Mahalia Belo (The Long Song) directs a script by Alice Birch (The Wonder) with a visual language that attempts to give a sense of the chipped memories and gasping breaths that come with the end of the world – sudden cuts and handheld close-ups orient/disorient us within our protagonist’s distressed perspective. But it feels too mannered, a cinematic technique that’s been applied to a script rather than naturally growing from it.
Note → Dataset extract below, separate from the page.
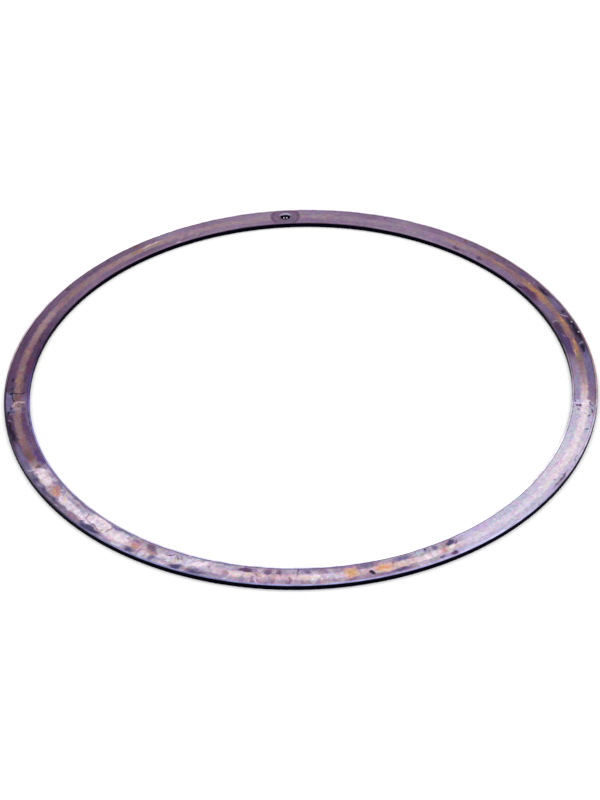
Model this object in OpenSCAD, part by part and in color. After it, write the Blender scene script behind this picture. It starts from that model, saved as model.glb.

Birch’s script is also to blame – in trying to give us characters who feel elemental and represent different survival instincts, all context of why these perspectives are compelling is shorn away. The politics of seeing Britain suffering disastrous flooding is of little interest to Birch and Belo, instead relying too frequently on ineffectual dramatic crutches like “a fireside dance scene,” “woman screaming alone in nature,” and the devastatingly vague, “They all want to forget what happened before.” (Most of these happen within the two scenes Benedict Cumberbatch is present). In trying to craft a unique version of a world in flux, The End We Start From struggles to express itself with a singular, fresh voice.
It’s a misconception to think that the rigid social and political structures that define our normalcy will wash away as soon as life-threatening danger comes for us all (in 2023, we should know this by now!) An apocalypse is not a neutral event – class, property, and ideology are baked into Great Britain’s fabric and should be considered to understand the raw, human ways the country will fall apart.
The End We Start From suffers from being too individualized – we focus too intently on the instincts and interiority of someone as if they are not, like everyone, a systemic composite of the way they have been forced to live in an un-flooded world. Belo’s film clearly thinks that a collage of brief observations and experiences in a world unsure when it’s going to cohere again will add up to something meaningful, or at least something that lasts more than the hours that pass after the poignant final scene.
But these people are kept at such a distance from us, even the ones we feel closest to – the sorority mother feels with “O” (Katherine Waterston) and the tension she feels with an older, isolated commune leader (Gina McKee) linger long enough to hold our attention, but not long enough to bring any real impact. We’re left with a film that’s interested in how human beings react to social and intimate upheaval but not too concerned with what any of that means. It wants to feel like a fable; it feels like an unfinished thesis.
The End We Start From will open in limited-release U.S. theaters on Friday, December 8, 2023. It is unknown as yet where it will stream.